#### EXERCISE DETAILS:
Only the lines from the one with "(placed * solid)" through the one with "record = json.load(file)" are to be restated, word for word, with both of them included.

#### DATA EXCERPT:
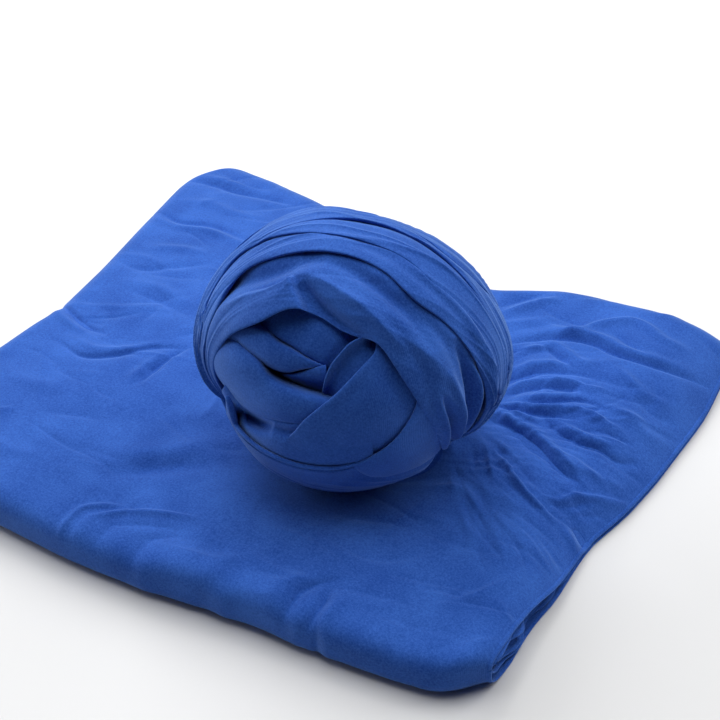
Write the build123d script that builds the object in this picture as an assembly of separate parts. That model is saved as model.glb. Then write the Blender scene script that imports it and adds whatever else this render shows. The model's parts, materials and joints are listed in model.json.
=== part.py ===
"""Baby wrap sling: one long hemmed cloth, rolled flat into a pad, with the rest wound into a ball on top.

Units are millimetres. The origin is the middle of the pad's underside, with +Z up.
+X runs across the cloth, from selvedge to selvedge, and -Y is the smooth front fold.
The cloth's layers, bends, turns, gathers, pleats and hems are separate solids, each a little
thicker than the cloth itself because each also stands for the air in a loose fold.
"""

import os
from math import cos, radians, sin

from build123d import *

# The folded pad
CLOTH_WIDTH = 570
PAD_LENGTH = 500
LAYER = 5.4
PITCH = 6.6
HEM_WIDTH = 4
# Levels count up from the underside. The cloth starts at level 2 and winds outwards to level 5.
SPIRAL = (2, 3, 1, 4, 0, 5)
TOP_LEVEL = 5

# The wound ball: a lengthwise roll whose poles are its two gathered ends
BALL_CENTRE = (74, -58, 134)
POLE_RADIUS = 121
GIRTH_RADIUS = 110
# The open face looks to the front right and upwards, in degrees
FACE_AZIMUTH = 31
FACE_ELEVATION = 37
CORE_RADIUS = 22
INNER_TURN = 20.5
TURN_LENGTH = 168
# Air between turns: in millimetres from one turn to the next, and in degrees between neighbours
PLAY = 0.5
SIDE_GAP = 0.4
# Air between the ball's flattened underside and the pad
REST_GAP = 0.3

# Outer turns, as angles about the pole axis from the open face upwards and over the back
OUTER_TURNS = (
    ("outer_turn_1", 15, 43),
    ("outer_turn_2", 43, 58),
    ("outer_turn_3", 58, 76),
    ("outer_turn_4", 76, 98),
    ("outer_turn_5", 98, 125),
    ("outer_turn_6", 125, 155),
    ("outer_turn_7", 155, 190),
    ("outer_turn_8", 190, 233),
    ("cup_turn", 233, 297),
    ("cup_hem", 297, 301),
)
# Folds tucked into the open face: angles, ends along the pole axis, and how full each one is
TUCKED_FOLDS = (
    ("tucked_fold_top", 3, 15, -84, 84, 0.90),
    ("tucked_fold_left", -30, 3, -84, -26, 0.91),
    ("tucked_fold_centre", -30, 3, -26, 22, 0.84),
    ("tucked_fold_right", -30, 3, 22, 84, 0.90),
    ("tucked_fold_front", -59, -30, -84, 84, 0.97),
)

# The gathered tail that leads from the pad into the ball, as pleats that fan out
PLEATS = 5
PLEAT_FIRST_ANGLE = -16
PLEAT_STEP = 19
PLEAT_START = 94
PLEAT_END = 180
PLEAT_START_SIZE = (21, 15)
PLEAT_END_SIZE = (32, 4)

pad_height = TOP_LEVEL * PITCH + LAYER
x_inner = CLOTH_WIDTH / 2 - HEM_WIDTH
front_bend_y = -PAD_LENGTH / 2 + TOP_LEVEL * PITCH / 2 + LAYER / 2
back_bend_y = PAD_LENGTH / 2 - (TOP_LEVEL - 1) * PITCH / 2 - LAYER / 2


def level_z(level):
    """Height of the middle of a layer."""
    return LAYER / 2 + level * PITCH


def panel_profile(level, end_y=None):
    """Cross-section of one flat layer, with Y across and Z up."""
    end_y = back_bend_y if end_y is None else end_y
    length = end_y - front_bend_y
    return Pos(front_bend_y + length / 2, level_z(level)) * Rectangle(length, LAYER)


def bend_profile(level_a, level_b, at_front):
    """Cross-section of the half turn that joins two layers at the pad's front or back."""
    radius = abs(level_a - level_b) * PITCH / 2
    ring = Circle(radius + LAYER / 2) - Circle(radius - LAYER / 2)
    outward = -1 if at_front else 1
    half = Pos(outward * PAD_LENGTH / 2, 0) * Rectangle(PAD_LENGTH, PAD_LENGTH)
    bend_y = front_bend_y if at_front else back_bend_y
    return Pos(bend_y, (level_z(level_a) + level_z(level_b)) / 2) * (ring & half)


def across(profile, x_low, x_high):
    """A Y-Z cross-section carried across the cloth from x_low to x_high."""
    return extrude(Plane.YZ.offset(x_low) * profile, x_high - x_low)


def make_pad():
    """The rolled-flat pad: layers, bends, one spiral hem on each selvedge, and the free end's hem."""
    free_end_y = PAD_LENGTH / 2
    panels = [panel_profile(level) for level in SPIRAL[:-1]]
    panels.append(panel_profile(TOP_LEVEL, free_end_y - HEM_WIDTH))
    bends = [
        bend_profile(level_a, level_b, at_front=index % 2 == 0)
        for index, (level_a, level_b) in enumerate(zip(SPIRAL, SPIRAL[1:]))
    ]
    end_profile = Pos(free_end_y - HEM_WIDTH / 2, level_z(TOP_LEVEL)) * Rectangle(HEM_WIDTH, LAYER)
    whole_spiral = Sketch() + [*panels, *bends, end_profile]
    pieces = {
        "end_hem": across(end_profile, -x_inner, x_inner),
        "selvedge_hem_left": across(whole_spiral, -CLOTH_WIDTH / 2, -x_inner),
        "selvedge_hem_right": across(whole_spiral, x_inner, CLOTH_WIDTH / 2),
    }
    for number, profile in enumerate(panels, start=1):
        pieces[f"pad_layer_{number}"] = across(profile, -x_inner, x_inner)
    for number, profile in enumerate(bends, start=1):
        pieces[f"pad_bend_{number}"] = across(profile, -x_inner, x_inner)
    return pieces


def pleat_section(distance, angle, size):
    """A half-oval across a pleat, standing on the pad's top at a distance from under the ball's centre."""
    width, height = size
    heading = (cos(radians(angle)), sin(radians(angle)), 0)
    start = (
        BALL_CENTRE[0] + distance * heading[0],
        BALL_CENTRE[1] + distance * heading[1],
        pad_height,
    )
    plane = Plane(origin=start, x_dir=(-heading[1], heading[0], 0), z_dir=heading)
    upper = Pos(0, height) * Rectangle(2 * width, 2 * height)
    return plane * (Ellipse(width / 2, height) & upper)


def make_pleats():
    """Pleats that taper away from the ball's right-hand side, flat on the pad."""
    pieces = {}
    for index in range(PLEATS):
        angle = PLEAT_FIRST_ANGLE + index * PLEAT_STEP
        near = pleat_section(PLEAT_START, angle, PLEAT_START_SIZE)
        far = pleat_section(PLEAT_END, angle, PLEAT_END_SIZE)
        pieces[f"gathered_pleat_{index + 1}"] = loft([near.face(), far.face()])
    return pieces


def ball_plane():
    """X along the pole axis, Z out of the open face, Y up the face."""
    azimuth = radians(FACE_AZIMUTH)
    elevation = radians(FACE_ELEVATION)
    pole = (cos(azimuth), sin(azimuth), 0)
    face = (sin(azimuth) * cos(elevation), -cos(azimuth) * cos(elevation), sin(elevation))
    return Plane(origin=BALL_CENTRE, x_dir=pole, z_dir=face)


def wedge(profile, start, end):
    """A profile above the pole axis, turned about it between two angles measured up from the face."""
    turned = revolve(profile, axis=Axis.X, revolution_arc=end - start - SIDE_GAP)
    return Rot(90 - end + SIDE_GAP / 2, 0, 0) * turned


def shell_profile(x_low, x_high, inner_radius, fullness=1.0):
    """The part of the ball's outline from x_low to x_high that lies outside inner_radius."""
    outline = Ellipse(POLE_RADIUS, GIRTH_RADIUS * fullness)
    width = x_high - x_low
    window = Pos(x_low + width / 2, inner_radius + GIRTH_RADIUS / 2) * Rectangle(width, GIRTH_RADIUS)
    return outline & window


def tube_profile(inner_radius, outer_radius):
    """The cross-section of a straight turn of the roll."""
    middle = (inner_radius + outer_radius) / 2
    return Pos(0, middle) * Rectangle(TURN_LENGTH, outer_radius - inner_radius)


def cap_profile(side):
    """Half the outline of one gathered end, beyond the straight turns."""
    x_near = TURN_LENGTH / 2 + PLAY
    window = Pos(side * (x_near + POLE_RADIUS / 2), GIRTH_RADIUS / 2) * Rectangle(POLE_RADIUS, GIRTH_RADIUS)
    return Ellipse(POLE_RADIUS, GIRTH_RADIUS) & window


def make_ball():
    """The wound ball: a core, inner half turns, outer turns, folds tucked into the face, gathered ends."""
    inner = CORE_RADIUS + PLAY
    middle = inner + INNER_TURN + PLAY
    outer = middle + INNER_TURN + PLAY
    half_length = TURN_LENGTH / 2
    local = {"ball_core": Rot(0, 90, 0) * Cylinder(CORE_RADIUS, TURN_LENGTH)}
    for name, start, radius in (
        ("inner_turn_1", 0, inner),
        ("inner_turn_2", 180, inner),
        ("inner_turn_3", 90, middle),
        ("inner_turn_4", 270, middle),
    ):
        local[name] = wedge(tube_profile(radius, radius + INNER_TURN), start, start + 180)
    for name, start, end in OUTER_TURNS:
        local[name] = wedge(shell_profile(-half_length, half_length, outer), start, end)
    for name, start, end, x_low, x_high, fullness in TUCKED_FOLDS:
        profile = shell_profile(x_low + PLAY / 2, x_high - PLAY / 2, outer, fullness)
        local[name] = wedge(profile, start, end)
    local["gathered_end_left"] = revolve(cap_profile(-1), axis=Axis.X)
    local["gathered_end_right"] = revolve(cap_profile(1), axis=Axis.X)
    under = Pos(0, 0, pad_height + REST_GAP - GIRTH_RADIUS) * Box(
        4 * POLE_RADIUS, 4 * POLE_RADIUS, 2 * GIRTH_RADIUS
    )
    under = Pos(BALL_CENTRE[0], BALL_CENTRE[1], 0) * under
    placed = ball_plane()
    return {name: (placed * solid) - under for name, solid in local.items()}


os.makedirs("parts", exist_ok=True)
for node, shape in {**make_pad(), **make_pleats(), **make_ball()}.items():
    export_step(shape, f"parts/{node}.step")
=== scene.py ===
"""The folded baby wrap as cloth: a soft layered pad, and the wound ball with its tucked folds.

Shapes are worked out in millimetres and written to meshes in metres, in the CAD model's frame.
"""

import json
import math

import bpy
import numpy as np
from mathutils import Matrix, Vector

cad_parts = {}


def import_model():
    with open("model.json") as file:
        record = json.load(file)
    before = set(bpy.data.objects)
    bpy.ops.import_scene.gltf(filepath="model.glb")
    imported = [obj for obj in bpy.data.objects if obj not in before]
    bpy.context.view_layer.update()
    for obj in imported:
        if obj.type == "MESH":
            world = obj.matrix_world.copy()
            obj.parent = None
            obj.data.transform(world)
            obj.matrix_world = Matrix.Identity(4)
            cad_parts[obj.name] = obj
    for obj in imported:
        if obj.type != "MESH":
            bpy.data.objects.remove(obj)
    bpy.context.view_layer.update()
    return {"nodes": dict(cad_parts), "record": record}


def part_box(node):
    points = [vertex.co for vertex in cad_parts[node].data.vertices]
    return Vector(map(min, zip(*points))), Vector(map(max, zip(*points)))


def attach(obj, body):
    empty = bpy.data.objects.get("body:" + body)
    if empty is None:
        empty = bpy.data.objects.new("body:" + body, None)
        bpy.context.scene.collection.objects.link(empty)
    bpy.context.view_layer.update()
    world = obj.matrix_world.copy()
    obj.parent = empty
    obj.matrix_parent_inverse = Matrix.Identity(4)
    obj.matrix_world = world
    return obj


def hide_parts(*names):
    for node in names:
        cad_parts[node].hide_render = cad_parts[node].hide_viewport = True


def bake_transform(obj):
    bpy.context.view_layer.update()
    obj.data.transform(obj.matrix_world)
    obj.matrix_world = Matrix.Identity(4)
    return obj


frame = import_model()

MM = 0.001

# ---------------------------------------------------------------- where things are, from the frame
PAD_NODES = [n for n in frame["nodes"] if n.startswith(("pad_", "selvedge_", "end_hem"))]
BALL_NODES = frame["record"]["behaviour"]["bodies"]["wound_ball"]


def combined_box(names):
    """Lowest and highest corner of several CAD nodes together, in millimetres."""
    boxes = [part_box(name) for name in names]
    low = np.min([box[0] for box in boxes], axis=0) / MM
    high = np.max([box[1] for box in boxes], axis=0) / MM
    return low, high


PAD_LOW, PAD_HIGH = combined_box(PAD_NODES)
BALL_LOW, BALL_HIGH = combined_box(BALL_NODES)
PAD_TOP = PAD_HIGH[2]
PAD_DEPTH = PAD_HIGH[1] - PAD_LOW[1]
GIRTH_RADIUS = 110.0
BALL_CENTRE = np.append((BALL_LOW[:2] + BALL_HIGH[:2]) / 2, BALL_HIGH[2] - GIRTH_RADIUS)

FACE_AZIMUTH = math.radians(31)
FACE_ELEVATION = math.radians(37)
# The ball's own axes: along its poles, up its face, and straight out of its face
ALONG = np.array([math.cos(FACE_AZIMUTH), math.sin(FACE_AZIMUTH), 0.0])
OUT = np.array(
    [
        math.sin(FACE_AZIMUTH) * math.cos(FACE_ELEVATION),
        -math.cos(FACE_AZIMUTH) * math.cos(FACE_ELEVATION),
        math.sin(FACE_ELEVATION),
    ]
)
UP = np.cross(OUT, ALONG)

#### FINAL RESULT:
    return {name: (placed * solid) - under for name, solid in local.items()}


os.makedirs("parts", exist_ok=True)
for node, shape in {**make_pad(), **make_pleats(), **make_ball()}.items():
    export_step(shape, f"parts/{node}.step")
=== scene.py ===
"""The folded baby wrap as cloth: a soft layered pad, and the wound ball with its tucked folds.

Shapes are worked out in millimetres and written to meshes in metres, in the CAD model's frame.
"""

import json
import math

import bpy
import numpy as np
from mathutils import Matrix, Vector

cad_parts = {}


def import_model():
    with open("model.json") as file:
        record = json.load(file)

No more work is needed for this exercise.